An Ultimatum for Greece Europe Raises Threat Level against Athens

Time to decide? There are reports that Germany wants Greece to hold a referendum on future membership in the euro zone.
Foto: YANNIS BEHRAKIS/ REUTERSDespite official claims to the contrary, the governments of the euro zone are threatening to kick Greece out of the currency union. At a meeting of euro-zone finance ministers last Monday in Brussels, it was made clear to Greek Finance Minister Filippos Sachinidis just how serious the situation had become.
"If we now held a secret vote about Greece staying in the euro zone," Euro Group Chairman Jean-Claude Juncker warned his Greek colleague, "there would be an overwhelming majority against it." Other participants in the meeting also had harsh words for Sachinidis, with particularly strong criticism towards Athens coming from Portugal and Ireland, countries that have also accepted bailouts in the crisis.
The countries say it is unacceptable that they have made serious efforts to fulfil the European Union's guidelines for consolidating their budgets while Greece incessantly breaks its reform agreements. It was the Greeks, they noted, who poured oil on the flames and repeatedly caused the whole euro zone to catch fire with their repeated negligence, other ministers added.

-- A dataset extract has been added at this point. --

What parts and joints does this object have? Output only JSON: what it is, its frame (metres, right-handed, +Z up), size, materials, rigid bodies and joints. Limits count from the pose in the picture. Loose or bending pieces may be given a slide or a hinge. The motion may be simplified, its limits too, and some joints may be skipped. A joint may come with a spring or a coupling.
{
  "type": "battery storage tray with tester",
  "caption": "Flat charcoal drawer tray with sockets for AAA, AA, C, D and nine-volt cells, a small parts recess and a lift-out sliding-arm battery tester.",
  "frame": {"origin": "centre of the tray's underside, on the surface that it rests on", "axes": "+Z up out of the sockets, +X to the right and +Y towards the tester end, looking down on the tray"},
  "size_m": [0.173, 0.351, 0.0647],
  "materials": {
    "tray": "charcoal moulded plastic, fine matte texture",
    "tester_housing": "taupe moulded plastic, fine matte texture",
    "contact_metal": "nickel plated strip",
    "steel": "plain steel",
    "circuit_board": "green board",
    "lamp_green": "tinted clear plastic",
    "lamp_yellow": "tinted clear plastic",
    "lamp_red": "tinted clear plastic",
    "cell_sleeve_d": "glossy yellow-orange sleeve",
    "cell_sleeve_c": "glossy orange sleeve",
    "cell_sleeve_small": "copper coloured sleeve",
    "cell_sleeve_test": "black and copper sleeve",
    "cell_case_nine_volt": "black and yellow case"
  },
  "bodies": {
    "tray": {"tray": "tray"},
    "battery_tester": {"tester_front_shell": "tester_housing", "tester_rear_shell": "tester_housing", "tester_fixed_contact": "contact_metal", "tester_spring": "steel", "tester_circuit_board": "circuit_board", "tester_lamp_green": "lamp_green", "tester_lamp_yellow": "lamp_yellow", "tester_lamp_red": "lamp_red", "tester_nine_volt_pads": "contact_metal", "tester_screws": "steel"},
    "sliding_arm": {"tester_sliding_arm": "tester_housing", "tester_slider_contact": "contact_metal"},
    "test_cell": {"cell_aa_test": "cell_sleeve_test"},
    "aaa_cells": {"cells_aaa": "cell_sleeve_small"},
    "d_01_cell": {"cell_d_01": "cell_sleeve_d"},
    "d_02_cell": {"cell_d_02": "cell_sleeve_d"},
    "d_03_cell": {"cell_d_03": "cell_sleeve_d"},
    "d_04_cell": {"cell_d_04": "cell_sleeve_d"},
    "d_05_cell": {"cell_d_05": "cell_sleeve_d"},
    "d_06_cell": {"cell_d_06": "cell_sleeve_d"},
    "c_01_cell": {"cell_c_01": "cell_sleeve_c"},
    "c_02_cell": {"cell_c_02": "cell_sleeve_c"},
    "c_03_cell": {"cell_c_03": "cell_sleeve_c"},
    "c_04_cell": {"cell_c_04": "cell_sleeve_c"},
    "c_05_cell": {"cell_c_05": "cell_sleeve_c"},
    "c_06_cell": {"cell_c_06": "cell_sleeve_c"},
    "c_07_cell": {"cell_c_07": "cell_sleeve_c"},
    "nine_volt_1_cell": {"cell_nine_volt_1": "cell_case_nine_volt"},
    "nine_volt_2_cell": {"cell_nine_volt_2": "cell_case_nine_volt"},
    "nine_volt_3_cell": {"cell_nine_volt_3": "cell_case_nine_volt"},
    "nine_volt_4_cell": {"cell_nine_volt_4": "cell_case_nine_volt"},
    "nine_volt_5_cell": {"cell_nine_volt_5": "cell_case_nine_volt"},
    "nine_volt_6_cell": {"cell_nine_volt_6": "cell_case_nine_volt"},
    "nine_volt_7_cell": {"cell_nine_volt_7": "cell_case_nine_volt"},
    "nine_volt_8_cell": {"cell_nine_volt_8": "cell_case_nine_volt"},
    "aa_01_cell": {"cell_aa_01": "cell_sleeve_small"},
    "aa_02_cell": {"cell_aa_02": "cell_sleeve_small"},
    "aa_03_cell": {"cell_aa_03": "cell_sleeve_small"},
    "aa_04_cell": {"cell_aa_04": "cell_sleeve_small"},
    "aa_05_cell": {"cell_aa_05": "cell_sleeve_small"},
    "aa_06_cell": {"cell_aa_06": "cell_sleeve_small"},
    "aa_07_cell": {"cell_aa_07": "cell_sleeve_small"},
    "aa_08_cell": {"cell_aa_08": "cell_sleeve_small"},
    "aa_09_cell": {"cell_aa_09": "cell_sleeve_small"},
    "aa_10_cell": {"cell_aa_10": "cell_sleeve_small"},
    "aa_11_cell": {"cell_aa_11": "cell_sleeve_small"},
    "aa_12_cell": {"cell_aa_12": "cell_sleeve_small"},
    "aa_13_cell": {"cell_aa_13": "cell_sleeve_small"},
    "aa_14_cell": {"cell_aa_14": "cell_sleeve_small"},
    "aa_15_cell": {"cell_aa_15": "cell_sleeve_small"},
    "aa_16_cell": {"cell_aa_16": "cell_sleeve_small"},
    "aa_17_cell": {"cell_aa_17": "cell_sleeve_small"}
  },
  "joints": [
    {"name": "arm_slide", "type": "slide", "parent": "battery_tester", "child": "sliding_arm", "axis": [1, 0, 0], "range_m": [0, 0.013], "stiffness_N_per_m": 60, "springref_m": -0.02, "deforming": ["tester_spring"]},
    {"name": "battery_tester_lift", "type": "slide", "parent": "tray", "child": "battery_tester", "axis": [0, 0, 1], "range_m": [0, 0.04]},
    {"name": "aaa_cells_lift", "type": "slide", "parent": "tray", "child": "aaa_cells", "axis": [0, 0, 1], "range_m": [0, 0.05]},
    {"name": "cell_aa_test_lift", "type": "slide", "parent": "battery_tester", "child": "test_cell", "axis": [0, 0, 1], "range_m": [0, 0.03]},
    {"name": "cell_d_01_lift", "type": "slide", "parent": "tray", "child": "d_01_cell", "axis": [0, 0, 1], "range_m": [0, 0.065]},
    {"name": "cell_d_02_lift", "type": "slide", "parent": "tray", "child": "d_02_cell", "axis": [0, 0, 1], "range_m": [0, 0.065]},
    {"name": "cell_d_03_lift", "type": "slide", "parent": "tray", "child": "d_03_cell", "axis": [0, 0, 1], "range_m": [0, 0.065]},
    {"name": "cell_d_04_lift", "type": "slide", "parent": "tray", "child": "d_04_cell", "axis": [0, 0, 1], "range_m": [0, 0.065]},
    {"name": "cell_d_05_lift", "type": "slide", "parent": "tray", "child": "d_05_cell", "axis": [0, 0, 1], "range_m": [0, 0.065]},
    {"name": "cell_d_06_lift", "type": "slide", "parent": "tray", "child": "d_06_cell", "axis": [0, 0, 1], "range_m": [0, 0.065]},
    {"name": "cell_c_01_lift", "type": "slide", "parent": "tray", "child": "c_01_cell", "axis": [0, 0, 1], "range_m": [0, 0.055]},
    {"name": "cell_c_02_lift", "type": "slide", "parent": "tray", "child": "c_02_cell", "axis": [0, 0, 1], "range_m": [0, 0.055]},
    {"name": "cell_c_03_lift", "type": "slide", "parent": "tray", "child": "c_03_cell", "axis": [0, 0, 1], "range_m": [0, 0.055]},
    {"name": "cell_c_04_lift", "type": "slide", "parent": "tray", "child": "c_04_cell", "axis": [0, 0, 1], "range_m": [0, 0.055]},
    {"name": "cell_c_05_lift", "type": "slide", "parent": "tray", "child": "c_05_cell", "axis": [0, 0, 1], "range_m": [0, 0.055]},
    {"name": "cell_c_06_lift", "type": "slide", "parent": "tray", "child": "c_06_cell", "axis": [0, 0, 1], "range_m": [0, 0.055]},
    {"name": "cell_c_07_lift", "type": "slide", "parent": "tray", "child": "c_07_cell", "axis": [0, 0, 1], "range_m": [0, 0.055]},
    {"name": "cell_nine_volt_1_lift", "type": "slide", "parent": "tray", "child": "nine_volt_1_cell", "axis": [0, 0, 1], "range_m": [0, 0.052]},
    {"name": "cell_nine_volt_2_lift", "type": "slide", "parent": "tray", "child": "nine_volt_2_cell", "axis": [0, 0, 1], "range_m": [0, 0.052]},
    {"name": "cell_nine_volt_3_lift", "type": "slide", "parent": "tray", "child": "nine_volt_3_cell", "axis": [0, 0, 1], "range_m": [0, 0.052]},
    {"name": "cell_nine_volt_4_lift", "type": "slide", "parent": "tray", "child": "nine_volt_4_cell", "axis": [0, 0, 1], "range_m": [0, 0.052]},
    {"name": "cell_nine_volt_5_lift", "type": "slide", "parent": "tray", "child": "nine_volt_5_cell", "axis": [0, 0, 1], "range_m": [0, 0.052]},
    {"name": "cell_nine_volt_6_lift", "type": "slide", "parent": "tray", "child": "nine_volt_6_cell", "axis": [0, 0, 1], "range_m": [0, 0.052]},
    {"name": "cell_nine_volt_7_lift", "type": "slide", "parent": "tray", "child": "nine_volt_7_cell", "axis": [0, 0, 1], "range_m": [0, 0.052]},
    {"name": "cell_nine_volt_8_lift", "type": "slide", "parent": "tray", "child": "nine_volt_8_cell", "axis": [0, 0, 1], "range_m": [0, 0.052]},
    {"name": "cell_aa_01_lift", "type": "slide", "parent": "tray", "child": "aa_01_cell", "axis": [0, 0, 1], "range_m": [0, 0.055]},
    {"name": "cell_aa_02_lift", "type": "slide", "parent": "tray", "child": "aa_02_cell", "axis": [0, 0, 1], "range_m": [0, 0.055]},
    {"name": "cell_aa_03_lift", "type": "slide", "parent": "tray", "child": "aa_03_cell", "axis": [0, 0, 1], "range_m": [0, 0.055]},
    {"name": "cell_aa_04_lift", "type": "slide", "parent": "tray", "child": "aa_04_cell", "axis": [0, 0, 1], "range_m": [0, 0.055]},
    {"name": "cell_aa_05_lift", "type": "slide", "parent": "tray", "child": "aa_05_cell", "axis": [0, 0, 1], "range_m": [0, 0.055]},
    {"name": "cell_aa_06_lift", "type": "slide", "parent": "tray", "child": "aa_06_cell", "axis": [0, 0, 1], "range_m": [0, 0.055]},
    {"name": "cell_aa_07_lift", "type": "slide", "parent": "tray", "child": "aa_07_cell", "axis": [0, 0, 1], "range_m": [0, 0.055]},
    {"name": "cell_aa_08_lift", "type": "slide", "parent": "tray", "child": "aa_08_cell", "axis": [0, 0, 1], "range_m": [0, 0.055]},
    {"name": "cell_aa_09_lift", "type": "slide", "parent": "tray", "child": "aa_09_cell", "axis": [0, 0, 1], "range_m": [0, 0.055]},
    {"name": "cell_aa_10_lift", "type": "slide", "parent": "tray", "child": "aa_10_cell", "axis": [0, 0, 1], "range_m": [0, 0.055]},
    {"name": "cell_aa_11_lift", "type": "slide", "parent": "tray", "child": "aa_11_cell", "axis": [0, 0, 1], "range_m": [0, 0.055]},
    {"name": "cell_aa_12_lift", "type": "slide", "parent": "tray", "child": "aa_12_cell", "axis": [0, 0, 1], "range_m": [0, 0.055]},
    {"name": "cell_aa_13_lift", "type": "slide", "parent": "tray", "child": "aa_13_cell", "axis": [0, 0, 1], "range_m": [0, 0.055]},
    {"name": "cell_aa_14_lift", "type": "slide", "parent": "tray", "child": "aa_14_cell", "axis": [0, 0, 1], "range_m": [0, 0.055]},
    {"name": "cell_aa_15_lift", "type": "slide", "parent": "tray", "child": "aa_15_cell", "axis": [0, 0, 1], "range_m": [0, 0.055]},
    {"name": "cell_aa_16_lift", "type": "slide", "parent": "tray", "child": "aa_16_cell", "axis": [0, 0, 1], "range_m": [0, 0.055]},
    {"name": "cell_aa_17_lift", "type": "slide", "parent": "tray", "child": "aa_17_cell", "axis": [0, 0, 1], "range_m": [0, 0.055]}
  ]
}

Juncker, who is also Luxembourg's prime minister, added that new elections on June 17 would be Greece's last chance. If the country is unable to form a government that respects the conditions for previously agreed to financial aid to Greece set by the European Union, the International Monetary Fund and the European Central Bank, "then it is over."
A National Referendum on Keeping Euro?
At the meeting, German Finance Minister Wolfgang Schäuble of Chancellor Angela Merkel's conservative Christian Democratic Union (CDU) also discussed the possibility of a referendum on whether Greece should remain in the currency union that could be held at the same time as the Greek election. If the Greeks voted "yes" on staying in the euro zone in the referendum, they would also accept the agreed to austerity program.
Sources within Merkel's conservatives said Volker Kauder, the party whip in parliament for the CDU and its Bavarian sister party, the Christian Social Union, supports the proposal. Merkel reportedly presented the plan to Greek President Karolos Papoulias on Friday, but the German government has disputed the claim. "The report isn't true," deputy government spokesman Georg Streiter told SPIEGEL ONLINE.
However, on Friday night, the office of Greek interim Prime Minister Panagiotis Pikrammenos stated that the chancellor had presented the proposal during a telephone conversation with Papoulias. "It is true," government spokesman Dimitris Tsiodras said.